With change comes opportunity. The predictions of radical technological and social change in the decades ahead offer huge opportunities for businesses to innovate to meet new market and social demands. Furthermore, with digital technologies offering relative open access to markets, many opportunities will be open to new entrepreneurs and business start-ups.

The Alpine region – a region that compared to Silicon Valley is very conservative and wary of change – is debating how best to create an environment for business that is conducive to innovation and new enterprise. With the coming of machine learning, AI, and Industry 4.0 this is a debate around digital transformation that every ambitious region should be having.

Julio Prina points to six clichés, mentioned at the event, which we’ve all heard in relation to digital transformation:

  • Fail cheap, fail fast.
  • New types of jobs will make half the market of the future.
  • Lead the change, don’t get led by it.
  • Be excellent, not average.
  • Co-working spaces and lack of hierarchy good. Old school style of working bad.

Interestingly these common ideas were challenged by some participants at the event, on the basis that what gets forgotten is who is paying for all that cheap failing, excellency search and co-working spaces. The value of innovation is undisputed as is the need for entrepreneurs to take some risks to achieve break-through results. The question discussed at this event, in seeking to create the best environment for start-up innovation, was who is to bear this risk? The private investors and start-ups? The government? And what are the main challenges?

The idea that failure is cool was questioned by Netcetera‘s CEO, Andrej Vckovski. Start-ups and their backers want to be successful and while some failure may be inevitable, rather than accepting ‘fast failure’ too readily perseverance is very important – achieving success can mean hitting walls, persevering, and not giving up. He also felt that giving start-ups access to markets by removing the barriers caused by tendering law, and access to cash flow as opposed to plain credit, would be the best way to support them.

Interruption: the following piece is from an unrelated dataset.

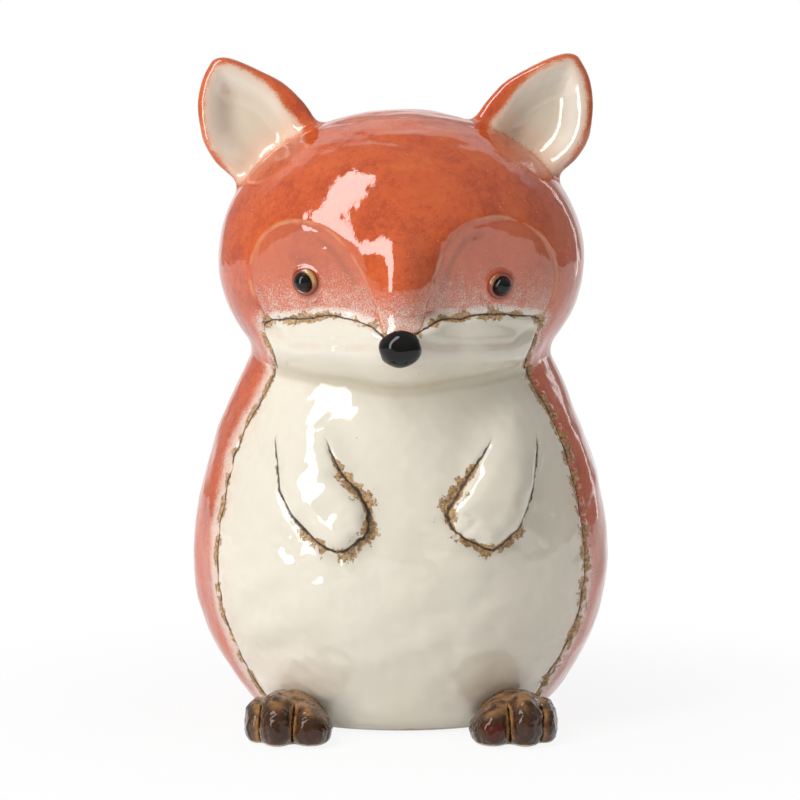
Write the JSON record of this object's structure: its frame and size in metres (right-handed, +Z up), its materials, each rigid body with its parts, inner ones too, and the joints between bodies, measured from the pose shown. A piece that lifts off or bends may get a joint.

Adrian Hasler, prime minister of Liechtenstein, agreed that it is important for politicians to recognize the need for flexibility and speed when dealing with these issues, as both the law as well as politics tend to be way too slow and fearful about innovation. And Nicolas Burer from Digital Swizerland commented that states tend to not want to support innovation so directly, instead focusing on education and other long-term strategies or by encouraging incubator projects and other credit-based solutions. Sybille Kammer-Keller from Zühlke agreed, saying that by seeing start-ups as plants in a greenhouse, incubated, one puts a wall around them, a transparent one but a wall none-the-less.

Andrej Vckovski also questioned the value of the new ways of collaborating, arguing that ready-made co-working spaces can hinder the entrepreneurial spirit - as “going on a Saturday to buy your tables for your new enterprise is part of being an entrepreneur, of having the groove necessary for success.” The mindset needed to be a successful entrepreneur will relish the small but exciting processes of setting up a business, and having this mindset can separate the entrepreneurs with the willpower to succeed from those that are just playing being business people.

Urs Weber, general secretary of the Chamber of Commerce, mentioned that if the risk of engaging start-ups could be calculated and insured, it would be easier for the free markets but also for governmental institutions to be open to trying to work with them. Julio Prina, saw this interesting idea of a start-up insurance fund as one of the highlights of the event, “A fascinating concept and one which is still quite green. I wonder if (re-) insurance companies would be looking at a potential market here?”